Look through the lines below and extract each one that contains "names".

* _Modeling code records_
■ ■ ■
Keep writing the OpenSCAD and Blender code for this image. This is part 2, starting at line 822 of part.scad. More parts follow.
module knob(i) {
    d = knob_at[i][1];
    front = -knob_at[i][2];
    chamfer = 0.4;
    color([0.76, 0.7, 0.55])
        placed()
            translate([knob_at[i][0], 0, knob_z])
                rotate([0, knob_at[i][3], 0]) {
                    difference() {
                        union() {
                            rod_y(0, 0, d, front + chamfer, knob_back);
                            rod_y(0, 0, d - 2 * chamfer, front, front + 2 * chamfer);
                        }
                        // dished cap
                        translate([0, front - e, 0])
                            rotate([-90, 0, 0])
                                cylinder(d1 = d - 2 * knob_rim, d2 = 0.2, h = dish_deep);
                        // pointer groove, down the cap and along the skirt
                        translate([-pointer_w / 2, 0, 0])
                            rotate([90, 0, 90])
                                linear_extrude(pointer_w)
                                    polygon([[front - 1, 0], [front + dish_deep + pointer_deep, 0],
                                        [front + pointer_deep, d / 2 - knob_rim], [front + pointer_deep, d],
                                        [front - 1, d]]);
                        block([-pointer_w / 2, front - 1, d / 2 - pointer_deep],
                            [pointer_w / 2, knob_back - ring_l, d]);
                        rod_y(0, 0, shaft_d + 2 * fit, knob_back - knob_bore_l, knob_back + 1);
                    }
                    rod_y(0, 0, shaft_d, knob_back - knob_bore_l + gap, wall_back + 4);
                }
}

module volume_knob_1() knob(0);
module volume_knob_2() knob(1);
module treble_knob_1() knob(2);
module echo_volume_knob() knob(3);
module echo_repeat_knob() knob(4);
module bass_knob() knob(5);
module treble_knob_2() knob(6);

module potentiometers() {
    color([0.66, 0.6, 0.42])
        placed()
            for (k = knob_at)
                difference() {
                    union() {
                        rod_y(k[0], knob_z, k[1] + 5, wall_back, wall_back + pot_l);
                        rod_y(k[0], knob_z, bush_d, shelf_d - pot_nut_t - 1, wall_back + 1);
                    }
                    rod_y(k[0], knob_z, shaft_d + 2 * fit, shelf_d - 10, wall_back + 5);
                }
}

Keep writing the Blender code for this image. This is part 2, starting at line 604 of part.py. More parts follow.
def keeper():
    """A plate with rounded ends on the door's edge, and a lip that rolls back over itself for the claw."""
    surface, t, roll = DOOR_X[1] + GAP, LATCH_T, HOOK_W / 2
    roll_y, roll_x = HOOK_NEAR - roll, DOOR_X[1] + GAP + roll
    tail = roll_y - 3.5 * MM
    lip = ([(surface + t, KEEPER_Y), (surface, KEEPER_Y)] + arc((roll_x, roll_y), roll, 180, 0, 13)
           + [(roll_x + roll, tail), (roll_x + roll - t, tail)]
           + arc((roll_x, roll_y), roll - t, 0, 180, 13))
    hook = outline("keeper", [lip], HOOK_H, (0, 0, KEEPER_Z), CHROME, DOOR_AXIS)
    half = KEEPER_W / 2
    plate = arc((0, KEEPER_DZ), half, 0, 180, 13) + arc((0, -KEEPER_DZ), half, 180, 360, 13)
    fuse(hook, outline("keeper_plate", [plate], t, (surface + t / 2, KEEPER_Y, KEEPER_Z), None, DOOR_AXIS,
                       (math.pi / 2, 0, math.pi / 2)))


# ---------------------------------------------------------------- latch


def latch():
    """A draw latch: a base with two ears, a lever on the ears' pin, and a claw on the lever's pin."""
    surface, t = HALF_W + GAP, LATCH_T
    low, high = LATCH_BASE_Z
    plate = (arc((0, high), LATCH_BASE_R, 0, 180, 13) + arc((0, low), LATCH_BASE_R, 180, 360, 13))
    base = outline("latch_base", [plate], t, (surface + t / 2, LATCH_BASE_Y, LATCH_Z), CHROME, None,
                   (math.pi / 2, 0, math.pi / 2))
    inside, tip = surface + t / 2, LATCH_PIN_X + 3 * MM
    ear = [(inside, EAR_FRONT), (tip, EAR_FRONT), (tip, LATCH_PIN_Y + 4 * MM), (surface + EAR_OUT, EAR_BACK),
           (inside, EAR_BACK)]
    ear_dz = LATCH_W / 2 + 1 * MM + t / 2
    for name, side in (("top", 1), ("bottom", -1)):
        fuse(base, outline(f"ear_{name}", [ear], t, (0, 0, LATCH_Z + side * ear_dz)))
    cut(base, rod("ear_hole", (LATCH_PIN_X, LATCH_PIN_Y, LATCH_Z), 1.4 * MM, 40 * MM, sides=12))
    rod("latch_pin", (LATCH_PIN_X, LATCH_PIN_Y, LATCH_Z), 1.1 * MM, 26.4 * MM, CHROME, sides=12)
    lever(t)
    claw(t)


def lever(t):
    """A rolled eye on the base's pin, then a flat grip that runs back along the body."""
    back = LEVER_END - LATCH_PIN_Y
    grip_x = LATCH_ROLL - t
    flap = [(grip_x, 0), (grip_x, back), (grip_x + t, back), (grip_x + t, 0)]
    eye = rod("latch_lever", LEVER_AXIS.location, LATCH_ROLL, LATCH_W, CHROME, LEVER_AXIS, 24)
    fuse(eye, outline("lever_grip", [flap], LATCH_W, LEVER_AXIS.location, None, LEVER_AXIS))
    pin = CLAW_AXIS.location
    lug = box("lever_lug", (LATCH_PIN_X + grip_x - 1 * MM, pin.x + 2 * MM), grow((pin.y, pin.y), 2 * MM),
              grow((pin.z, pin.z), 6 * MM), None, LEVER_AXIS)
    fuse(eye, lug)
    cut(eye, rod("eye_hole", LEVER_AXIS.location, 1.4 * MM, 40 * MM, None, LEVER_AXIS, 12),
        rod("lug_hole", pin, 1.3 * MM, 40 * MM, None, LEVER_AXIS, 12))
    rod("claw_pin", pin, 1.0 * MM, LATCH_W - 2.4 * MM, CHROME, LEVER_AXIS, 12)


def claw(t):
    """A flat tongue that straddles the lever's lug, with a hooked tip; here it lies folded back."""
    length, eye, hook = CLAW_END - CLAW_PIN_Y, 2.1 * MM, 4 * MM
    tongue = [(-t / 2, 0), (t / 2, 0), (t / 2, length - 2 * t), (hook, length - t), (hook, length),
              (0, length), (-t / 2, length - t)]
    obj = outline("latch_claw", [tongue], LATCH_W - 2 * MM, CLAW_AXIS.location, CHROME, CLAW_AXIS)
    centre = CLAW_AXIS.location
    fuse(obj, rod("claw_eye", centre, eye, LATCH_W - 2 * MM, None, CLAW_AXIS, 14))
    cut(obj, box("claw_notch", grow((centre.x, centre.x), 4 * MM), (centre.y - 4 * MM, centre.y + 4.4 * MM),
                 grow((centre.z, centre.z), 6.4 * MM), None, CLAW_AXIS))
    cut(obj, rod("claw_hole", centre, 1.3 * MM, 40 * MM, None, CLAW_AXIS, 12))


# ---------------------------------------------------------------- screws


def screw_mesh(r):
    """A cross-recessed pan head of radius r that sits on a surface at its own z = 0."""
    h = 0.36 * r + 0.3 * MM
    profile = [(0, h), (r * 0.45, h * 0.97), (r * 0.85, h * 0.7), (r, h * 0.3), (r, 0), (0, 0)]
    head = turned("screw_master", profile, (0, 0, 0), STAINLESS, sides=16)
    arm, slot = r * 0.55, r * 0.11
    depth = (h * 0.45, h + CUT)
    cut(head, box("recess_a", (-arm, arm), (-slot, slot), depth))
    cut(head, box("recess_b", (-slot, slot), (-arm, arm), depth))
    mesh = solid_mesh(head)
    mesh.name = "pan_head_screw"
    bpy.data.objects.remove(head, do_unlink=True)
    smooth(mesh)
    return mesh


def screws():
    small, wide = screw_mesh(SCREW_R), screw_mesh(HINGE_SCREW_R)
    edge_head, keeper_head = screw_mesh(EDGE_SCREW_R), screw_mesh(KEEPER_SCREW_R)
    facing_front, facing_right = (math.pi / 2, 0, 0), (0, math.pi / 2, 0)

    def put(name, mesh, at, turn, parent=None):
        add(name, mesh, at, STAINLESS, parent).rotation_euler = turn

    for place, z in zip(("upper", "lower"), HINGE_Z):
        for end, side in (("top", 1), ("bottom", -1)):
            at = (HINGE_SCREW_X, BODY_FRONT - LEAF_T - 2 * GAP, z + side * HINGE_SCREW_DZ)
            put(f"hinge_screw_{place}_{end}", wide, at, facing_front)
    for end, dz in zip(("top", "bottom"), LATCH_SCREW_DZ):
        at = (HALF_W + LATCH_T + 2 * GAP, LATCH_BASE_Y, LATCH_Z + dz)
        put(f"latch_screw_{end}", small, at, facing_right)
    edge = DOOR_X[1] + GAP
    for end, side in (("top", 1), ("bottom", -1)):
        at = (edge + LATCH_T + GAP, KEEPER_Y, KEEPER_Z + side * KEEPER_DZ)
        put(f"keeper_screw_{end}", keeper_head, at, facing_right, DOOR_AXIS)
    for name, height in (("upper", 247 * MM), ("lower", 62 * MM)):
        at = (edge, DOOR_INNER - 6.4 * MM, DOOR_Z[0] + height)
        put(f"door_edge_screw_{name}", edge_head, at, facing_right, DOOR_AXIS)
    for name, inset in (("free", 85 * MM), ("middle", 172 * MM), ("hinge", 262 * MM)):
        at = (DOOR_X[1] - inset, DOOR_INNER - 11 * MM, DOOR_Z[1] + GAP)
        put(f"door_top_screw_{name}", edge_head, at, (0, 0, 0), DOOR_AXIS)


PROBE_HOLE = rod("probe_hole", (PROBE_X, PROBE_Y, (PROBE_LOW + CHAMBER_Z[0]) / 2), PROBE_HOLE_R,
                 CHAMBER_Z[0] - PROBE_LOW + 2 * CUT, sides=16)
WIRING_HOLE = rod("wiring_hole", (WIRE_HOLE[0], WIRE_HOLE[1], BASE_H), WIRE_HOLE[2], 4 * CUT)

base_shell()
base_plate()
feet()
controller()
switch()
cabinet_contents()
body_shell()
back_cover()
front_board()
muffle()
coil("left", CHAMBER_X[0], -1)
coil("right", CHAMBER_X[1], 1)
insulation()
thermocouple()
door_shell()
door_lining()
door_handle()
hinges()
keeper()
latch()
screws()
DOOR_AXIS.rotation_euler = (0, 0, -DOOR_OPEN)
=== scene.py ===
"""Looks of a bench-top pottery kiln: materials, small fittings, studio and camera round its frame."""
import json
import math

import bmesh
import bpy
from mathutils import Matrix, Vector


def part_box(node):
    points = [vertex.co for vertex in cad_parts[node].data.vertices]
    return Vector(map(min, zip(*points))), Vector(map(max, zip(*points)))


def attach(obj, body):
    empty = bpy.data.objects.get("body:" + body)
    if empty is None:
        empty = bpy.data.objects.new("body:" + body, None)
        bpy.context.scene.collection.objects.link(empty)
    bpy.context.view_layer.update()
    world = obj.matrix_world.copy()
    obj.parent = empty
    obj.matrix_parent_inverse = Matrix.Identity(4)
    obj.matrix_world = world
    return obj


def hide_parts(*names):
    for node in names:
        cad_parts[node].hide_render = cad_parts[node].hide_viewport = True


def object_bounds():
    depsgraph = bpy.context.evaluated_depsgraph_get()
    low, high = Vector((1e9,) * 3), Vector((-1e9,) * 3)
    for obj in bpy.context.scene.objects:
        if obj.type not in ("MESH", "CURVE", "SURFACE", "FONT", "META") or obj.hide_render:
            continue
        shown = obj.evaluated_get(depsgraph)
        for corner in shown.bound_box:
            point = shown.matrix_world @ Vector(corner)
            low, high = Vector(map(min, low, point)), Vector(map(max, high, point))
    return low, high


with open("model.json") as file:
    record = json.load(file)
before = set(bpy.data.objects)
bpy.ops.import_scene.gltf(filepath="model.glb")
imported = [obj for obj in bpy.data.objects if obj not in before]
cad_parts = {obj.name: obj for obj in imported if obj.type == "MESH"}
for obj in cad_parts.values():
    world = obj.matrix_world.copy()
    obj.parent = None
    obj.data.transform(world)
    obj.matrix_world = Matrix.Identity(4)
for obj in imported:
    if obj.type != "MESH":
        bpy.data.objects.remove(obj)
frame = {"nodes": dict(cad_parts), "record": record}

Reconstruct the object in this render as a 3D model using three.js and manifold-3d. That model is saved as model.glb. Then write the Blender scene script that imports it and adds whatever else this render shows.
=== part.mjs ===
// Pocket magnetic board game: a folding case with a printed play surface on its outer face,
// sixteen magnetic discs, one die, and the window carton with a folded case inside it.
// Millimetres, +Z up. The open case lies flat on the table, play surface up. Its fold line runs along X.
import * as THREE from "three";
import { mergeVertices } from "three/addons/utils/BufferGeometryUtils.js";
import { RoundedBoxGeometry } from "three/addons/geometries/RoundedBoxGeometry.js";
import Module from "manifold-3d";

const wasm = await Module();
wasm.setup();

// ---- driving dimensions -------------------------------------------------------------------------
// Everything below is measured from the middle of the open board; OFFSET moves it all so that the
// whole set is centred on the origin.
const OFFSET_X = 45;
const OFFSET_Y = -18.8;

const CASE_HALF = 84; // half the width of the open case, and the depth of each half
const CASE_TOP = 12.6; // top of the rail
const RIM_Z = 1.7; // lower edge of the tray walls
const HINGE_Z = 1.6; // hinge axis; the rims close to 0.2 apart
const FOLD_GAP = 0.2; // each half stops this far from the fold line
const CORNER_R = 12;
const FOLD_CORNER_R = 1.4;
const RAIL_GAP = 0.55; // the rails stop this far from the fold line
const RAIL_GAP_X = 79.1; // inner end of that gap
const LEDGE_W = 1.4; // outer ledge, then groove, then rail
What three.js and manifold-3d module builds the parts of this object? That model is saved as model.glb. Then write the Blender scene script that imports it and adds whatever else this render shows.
■ ■ ■
* _Exercise output_
def hide_parts(*names):
    for node in names:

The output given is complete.